En juin 2014, les juges Renaud van Ruymbeke et Roger Le Loire ordonnaient le renvoi en correctionnelle des principaux protagonistes

Cinq ans après et de nombreuses péripéties judiciaires plus tard, les six prévenus sont finalement convoqués du 7 au 31 octobre devant la 11e chambre du tribunal correctionnel de Paris pour être jugés pour « abus de biens sociaux » et « recel », a appris samedi l’AFP de sources concordantes.

Trois sont issus du monde politique : Nicolas Bazire, l’ex-directeur de campagne d’Édouard Balladur et aujourd’hui un des dirigeants du groupe de luxe LVMH ; Renaud Donnedieu de Vabres, un ex-conseiller du ministre de la Défense François Léotard ; Thierry Gaubert, alors membre du cabinet du ministre du Budget Nicolas Sarkozy.

Réseau K

Ils comparaîtront aux côtés de Dominique Castellan, un ancien patron de la branche internationale de la DCN (maintenant Naval Group) ainsi que de l’homme d’affaires franco-libanais Ziad Takieddine et de l’intermédiaire espagnol d’origine libanaise Abdul Rahman Al Assir.
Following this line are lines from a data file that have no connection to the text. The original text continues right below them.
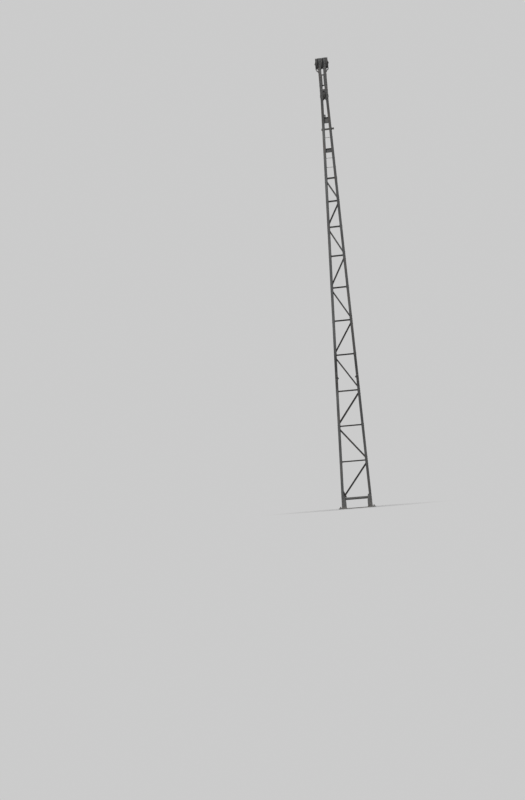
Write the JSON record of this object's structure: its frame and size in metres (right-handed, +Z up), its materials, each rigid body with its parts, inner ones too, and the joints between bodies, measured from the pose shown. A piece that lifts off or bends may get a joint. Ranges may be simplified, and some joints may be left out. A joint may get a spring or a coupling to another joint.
{
  "type": "railway catenary erection mast with head sheaves",
  "caption": "Tall tapering laced channel mast with foot shoes on a bolted sole plate and free-turning grooved hoist sheaves at the head.",
  "frame": {"origin": "centre of the sole plate's underside", "axes": "+Z up the mast, +X to the right seen from the front, +Y to the rear"},
  "size_m": [1.426, 0.42, 17.36],
  "materials": {
    "mast_paint": "weathered dark grey oil paint, satin to matt",
    "foot_paint": "weathered dark grey oil paint, scuffed and dusty",
    "sheave_iron": "dark oiled cast iron, groove polished by rope",
    "pins": "greased steel",
    "fixings": "dull steel",
    "rung_steel": "dull round bar, bare where it is stepped on"
  },
  "bodies": {
    "mast": {"axle_nuts": "fixings", "axle_spacers": "pins", "axle_washers": "fixings", "foot_shoe_left": "foot_paint", "foot_shoe_right": "foot_paint", "foot_tie_tube": "mast_paint", "front_diagonals": "mast_paint", "front_gussets": "mast_paint", "front_struts": "mast_paint", "head_axle": "pins", "head_cheeks_front": "mast_paint", "head_cheeks_rear": "mast_paint", "head_spacers": "mast_paint", "head_tie_beam": "mast_paint", "leg_lower_left": "mast_paint", "leg_lower_right": "mast_paint", "leg_upper_left": "mast_paint", "leg_upper_right": "mast_paint", "lower_sheave_pin": "pins", "rear_diagonals": "mast_paint", "rear_gussets": "mast_paint", "rear_struts": "mast_paint", "rope_guard_left": "mast_paint", "rope_guard_right": "mast_paint", "rope_guide_rod": "pins", "rope_lug": "mast_paint", "sole_plate": "foot_paint", "splice_plates_left": "mast_paint", "splice_plates_right": "mast_paint", "upper_crossbeam": "mast_paint", "upper_rungs": "rung_steel"},
    "sheave_left_body": {"sheave_left": "sheave_iron"},
    "sheave_middle_body": {"sheave_middle": "sheave_iron"},
    "sheave_right_body": {"sheave_right": "sheave_iron"},
    "lower_sheave_body": {"lower_sheave": "sheave_iron"}
  },
  "joints": [
    {"name": "sheave_left_spin", "type": "hinge", "parent": "mast", "child": "sheave_left_body", "pos_m": [-0.1925, 0, 17.15], "axis": [1, 0, 0], "continuous": true},
    {"name": "sheave_middle_spin", "type": "hinge", "parent": "mast", "child": "sheave_middle_body", "pos_m": [0, 0, 17.15], "axis": [1, 0, 0], "continuous": true},
    {"name": "sheave_right_spin", "type": "hinge", "parent": "mast", "child": "sheave_right_body", "pos_m": [0.1925, 0, 17.15], "axis": [1, 0, 0], "continuous": true},
    {"name": "lower_sheave_spin", "type": "hinge", "parent": "mast", "child": "lower_sheave_body", "pos_m": [0, 0, 15.915], "axis": [1, 0, 0], "continuous": true}
  ]
}
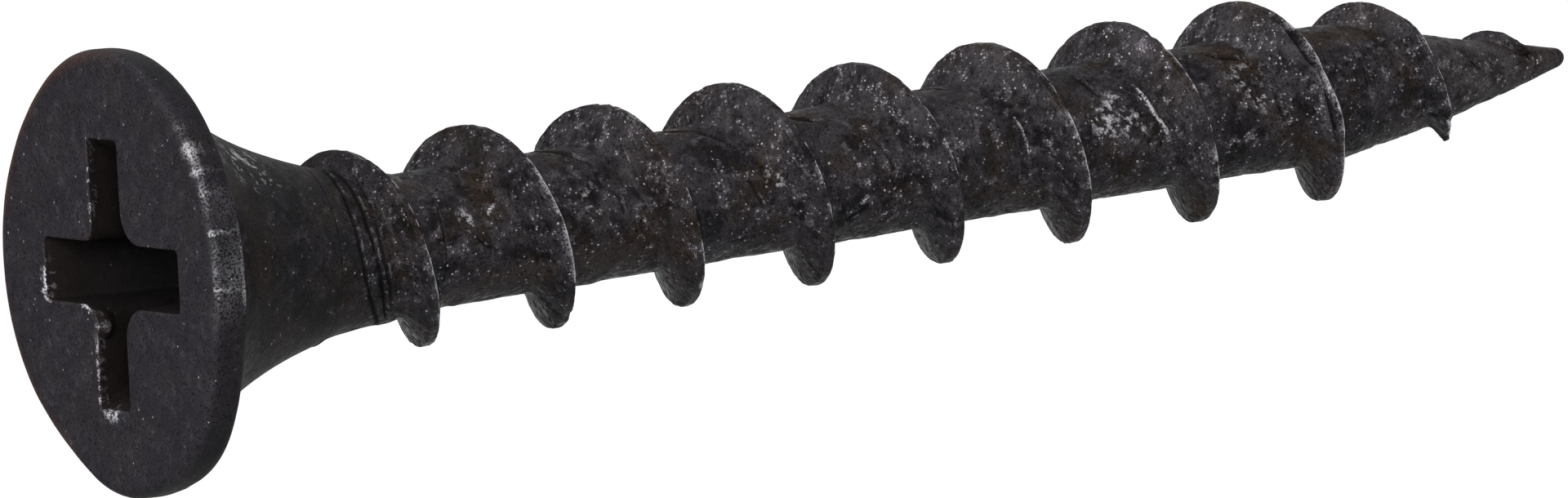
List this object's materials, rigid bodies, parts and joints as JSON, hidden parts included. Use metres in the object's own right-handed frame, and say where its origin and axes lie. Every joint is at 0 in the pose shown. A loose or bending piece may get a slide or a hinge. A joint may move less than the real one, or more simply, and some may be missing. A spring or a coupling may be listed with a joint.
{
  "type": "wood screw",
  "caption": "Black bugle-head wood screw with a cross recess, coarse single-start right-hand thread and sharp point.",
  "frame": {"origin": "centre of the head's flat top face, on the screw's axis", "axes": "+Z out of the head towards the driver, shank down -Z; X and Y along the wings of the cross recess"},
  "size_m": [0.0082, 0.0082, 0.0318],
  "materials": {
    "head_face": "fine matte black phosphate",
    "neck": "smooth satin black phosphate",
    "thread_root": "pitted black phosphate with fine lap marks",
    "thread": "crystalline black phosphate, worn on the crest",
    "point": "pinched, slightly rough black phosphate"
  },
  "bodies": {
    "root": {"head": "head_face", "neck": "neck", "core": "thread_root", "thread": "thread", "point": "point"}
  },
  "joints": []
}
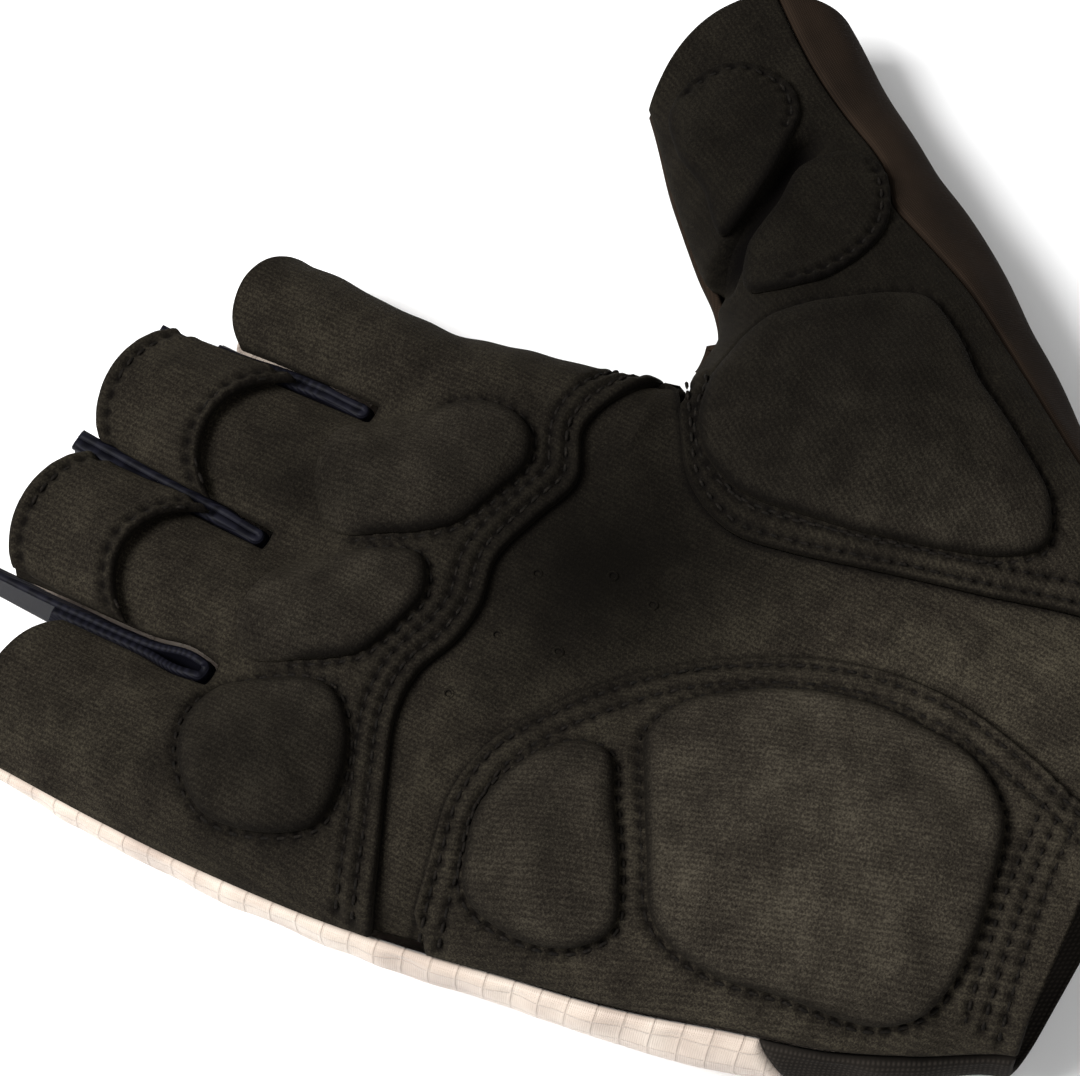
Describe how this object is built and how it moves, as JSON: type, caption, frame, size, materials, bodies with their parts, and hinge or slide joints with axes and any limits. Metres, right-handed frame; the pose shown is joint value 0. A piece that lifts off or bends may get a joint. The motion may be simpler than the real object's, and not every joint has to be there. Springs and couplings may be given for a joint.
{
  "type": "cycling glove",
  "caption": "Fingerless cycling glove for the right hand, lying palm up, with padded suede palm and light back.",
  "frame": {"origin": "under the middle of the hand, on the flat of the back that the glove rests on", "axes": "+X towards the thumb, +Y towards the fingers, +Z out of the palm"},
  "size_m": [0.1681, 0.163, 0.0333],
  "materials": {
    "suede": "brushed synthetic suede, matt",
    "padded_suede": "brushed synthetic suede over foam, matt",
    "satin": "dark navy satin weave",
    "ripstop": "off-white ripstop weave",
    "stretch_knit": "dark brown stretch knit",
    "wrist_knit": "black stretch knit, matt"
  },
  "bodies": {
    "root": {"finger_panel": "suede", "palm_panel": "suede", "heel_panel": "suede", "thumb_panel": "suede", "pull_tab_ring": "suede", "pull_tab_middle": "suede", "thumb_crotch_patch": "suede", "thumb_tip_patch": "suede", "pad_knuckle_index": "padded_suede", "pad_knuckle_ring": "padded_suede", "pad_knuckle_little": "padded_suede", "pad_thumb_base": "padded_suede", "pad_heel_small": "padded_suede", "pad_heel_large": "padded_suede", "fourchette_ring_little": "satin", "fourchette_middle_ring": "satin", "fourchette_index_middle": "satin", "back_panel": "ripstop", "thumb_back": "stretch_knit", "cuff_back": "wrist_knit"}
  },
  "joints": []
}
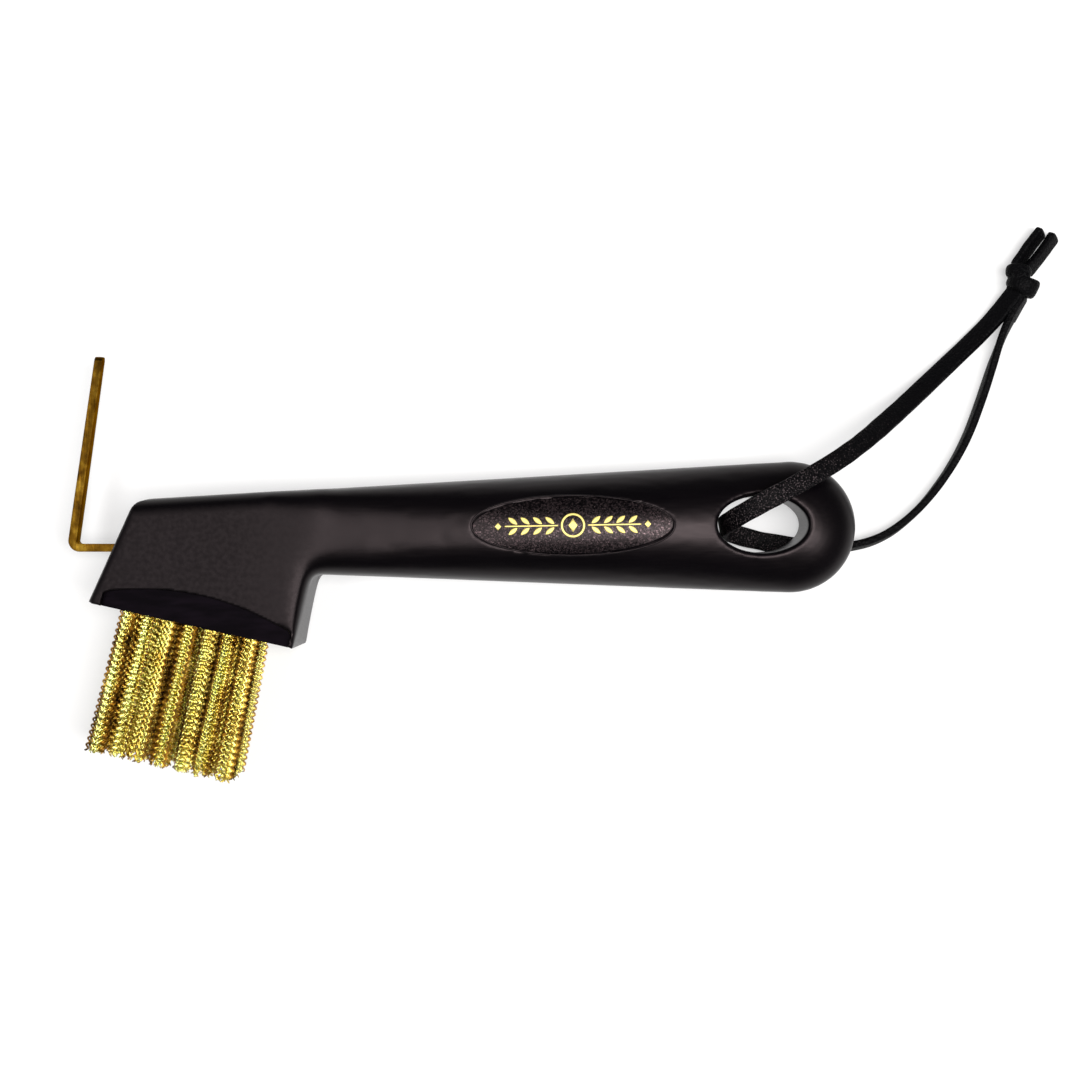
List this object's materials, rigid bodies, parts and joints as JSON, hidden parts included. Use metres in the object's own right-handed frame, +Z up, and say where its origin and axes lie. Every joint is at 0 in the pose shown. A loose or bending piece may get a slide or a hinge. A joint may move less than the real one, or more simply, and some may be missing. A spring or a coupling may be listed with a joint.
{
  "type": "hoof pick",
  "caption": "Hoof pick lying on its side: moulded black handle, bent brass-coloured hook, wire brush head, oval panels and a knotted leather wrist lace.",
  "frame": {"origin": "centre of the pick's footprint without its lace, on the surface it lies on", "axes": "+X along the handle from the hook end to the lace end, +Y the way the hook's leg points (away from the bristles), +Z up, out of the side that faces the viewer"},
  "size_m": [0.2504, 0.1398, 0.0253],
  "materials": {
    "black_moulding": "semi-gloss near-black moulding, matt flat on the head",
    "black_block": "matt black",
    "glitter_panel": "dark inlay with fine sparkle and a pale gold printed ornament",
    "hook_steel": "antique brass plating on steel",
    "brass_wire": "bright crimped wire",
    "brass_clip": "plain",
    "black_leather": "grained black leather"
  },
  "bodies": {
    "pick": {"handle_and_head": "black_moulding", "oval_panel_front": "glitter_panel", "oval_panel_back": "glitter_panel", "hook": "hook_steel", "brush_block": "black_block", "tuft_anchors": "brass_clip", "tuft_1_1": "brass_wire", "tuft_1_2": "brass_wire", "tuft_1_3": "brass_wire", "tuft_1_4": "brass_wire", "tuft_2_1": "brass_wire", "tuft_2_2": "brass_wire", "tuft_2_3": "brass_wire", "tuft_2_4": "brass_wire", "tuft_3_1": "brass_wire", "tuft_3_2": "brass_wire", "tuft_3_3": "brass_wire", "tuft_3_4": "brass_wire", "tuft_4_1": "brass_wire", "tuft_4_2": "brass_wire", "tuft_4_3": "brass_wire", "tuft_4_4": "brass_wire", "tuft_5_1": "brass_wire", "tuft_5_2": "brass_wire", "tuft_5_3": "brass_wire", "tuft_5_4": "brass_wire", "tuft_6_1": "brass_wire", "tuft_6_2": "brass_wire", "tuft_6_3": "brass_wire", "tuft_6_4": "brass_wire", "tuft_7_1": "brass_wire", "tuft_7_2": "brass_wire", "tuft_7_3": "brass_wire", "tuft_7_4": "brass_wire"},
    "lanyard": {"lanyard_front_leg": "black_leather", "lanyard_back_leg": "black_leather", "lanyard_knot": "black_leather", "lanyard_tail_1": "black_leather", "lanyard_tail_2": "black_leather"}
  },
  "joints": [
    {"name": "lanyard_swing", "type": "hinge", "parent": "pick", "child": "lanyard", "pos_m": [0.0652, 0.0104, 0], "axis": [0, 0, 1], "range_deg": [-15, 17]}
  ]
}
Ces deux derniers sont considérés comme des membres d’un réseau, le « réseau K », dont les juges d’instruction ont acquis la conviction qu’il a perçu l’équivalent de 327 millions d’euros de commissions.

Un réseau « inutile » et imposé en fin de négociations pour enrichir ses membres et financer par des rétrocommissions la campagne d’Édouard Balladur, selon les magistrats.

Ziad Takieddine avait concédé avoir financé cette campagne pour 6,2 millions de francs (moins d’un million d’euros), affirmant avoir été sollicité par Nicolas Bazire via Thierry Gaubert, ce que les deux hommes contestent.

L’enquête s’était notamment penchée sur les 10,2 millions de francs versés en espèces le 26 avril 1995 sur le compte de campagne de M. Balladur après sa défaite.

« Les familles des victimes attendent avec impatience ce procès », a réagi auprès de l’AFP Me Olivier Morice, et attendent « aussi que la CJR (Cour de justice de la République) puisse avancer sur la mise en cause de MM. Balladur et Léotard, qui fait irrésistiblement apparaître que nous sommes en présence d’une affaire d’Etat ».

« Les avocats de la défense ont multiplié les procédures, les appels et les pourvois en cassation pour que ce procès ne se tienne pas ou se tienne le plus tard possible ; ils ont finalement échoué », s’est félicité Me Marie Dosé, un autre avocat de parties civiles.

Le cas d’Edouard Balladur et de François Léotard, qui relèvent de la Cour de justice de la République, ont été disjoints.

L’ancien Premier ministre et son ministre de la Défense ont été mis en examen en mai et juillet 2017 pour « complicité d’abus de biens sociaux ». Nicolas Sarkozy, qui avaiit le portefeuille du Budget à l’époque, a pour sa part été entendu comme témoin par la CJR.

Le premier volet, dit terroriste, de l’affaire Karachi, est toujours entre les mains des juges d’instruction du tribunal de Paris. Aucune mise en examen n’a été prononcée à ce jour.